Defendant’s third contention is that the Court erroneously permitted the Government to introduce evidence of the general reputation of the defendant without the same having been placed in issue. Counsel has referred the Court to no specific testimony of this nature. A transcription of the testimony has not been requested, and the Court, therefore, relies upon its own recollection, notes of testimony at trial and certain excerpts read to the Court by the Court Reporter.
Finally, defendant asserts that the prosecuting attorney made certain remarks highly prejudicial to the defendant in his closing argument. Defense counsel objected to two different comments made by the prosecuting attorney during the course of his closing argument. With respect to each, the question at hand is whether the remarks constituted fair comment on the evidence.
The prosecuting attorney’s comment which drew first objection was in relation to the testimony of Andrew Kisner, an admitted accomplice, and was as follows:
“What was his interest in coming down here and testifying before you? Perhaps, ladies and gentlemen, his interest might have been in seeing that a person like Jimmie Hamilton, who uses narcotic addicts, who capitalizes upon their weaknesses, their needs, their inability to cope with the realities of the world, perhaps his interest * * * ” (Interrupted by objection of defense counsel.)
Counsel objected to this comment on the ground that there was no evidence supporting the proposition that the defendant “used” narcotic addicts and capitalized on their weaknesses. The Court responded by admonishing the prosecutor in the presence of the jury, “Alright, don’t go very far with that, please.”
Although the propriety of this comment is subject to question, I do not find from the circumstances that a new trial is warranted by virtue of its having been made. Preliminarily, it may be noted that the Court curtailed the completion of this line of discussion and indicated to the jury a displeasure with the comment as thus having been stated. Defense counsel did not move to strike the comment nor did he move for the withdrawal of a juror, and this is some indication that he was then satisfied as to the corrective measures taken. Also, although no specific instruction to the jury was requested, the Court did instruct the jury generally that statements and arguments of counsel are not evidence in the case.
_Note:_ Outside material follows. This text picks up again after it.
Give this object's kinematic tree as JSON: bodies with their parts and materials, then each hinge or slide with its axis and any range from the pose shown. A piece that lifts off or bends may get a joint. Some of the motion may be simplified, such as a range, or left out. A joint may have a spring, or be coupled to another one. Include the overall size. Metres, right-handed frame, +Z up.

More to thq merits of the comment itself, it is to be observed that the comment undoubtedly was prompted by, and made in rebuttal to, defense counsel’s substantial attack upon the credibility of Andrew Kisner. Defense counsel challenged the motive of Kisner in testifying, suggesting that, having been convicted of the offenses in question but not yet sentenced, Kisner may well have regarded it to be in his best interest to cooperate with the Government. Defense counsel also took issue with the ability of Kisner, as a narcotic addict at the time of the offenses in question, to recollect correctly the events which had occurred. Clearly, the prosecutor’s comment was intended both to meet the question of Kisner’s narcotic addiction and to suggest possible alternative motives for Kisner’s testimony. Moreover, and most importantly, while an exercise of hyperbole, the comment was not devoid of evidentiary support. Kisner testified that he had been a narcotic addict for some six years prior to the offenses in question, that on the day in question he “was on the way down” or in withdrawal, and that he told the defendant before being propositioned that he needed money because he needed drugs. Kisner also testified that, after he cashed the money orders, the defendant drove him to a place where he could obtain drugs. Insofar as the prosecutor’s comment suggested that the defendant may have capitalized on Kisner’s weakness as a narcotic addict, it
The remaining comment to which defense counsel objected at sidebar was the prosecutor’s final statement to the jury:
“Ladies and gentleman, I suggest to you, it is your duty, your unmistakable duty under the evidence presented in this case, unless you entirely disbelieve the testimony of Andrew Eisner and Donald Bradley and Marlene Brown, unless you entirely disbelieve their testimony, I submit it is your duty to return a verdict of guilty.”
At the conclusion of this remark, defense counsel approached the bench and asked that the jury be instructed that the remark was improper. The Court denied this instruction but afforded defense counsel the opportunity to make a rebuttal to the jury. Defense counsel made such a rebuttal, challenging both this and the former comment of the prosecutor.
In challenging this latter comment, defense counsel relies upon the recent case of United States v. Schartner, 426 F.2d 470 (3d Cir. 1970). This reliance is misplaced. In Schartner, supra, the Court of Appeals enunciated the rule that “ * * * although we cannot condone prosecutorial expression of personal belief in an accused’s guilt, such expression is not reversible error when the remarks fairly construed refer only to belief based on the evidence and not to an opinion formed from facts not in evidence.” 426 F.2d 477 (3d Cir. 1970). Applying the aforequoted rule, the Court of Appeals found reversible error the following statement of the prosecutor:
“I say to you with all the sincerity I can muster that if you do not convict the defendant the guilty will escape.”
In so deciding, the Court of Appeals noted that the comment not only was one of personal belief but also indicated reliance upon the prosecutor’s experience and sincerity.
In the case at bar, the prosecutor’s comment cannot be characterized as a statement of personal belief in the guilt of the accused. It is clear that the prosecutor bid the jury to reach a conclusion only upon facts in evidence and then only if they chose to believe the testimony offered by the Government. Moreover, it would appear that the comment was in essence quite correct, for, if the jury found the testimony of Eisner, Bradley and Brown truthful in material respects, they indeed would have had a duty to find the defendant guilty. I find no impropriety in the concluding remark of the prosecutor.
Based upon the foregoing, I conclude that the Motion for New Trial must be denied. An appropriate Order is entered.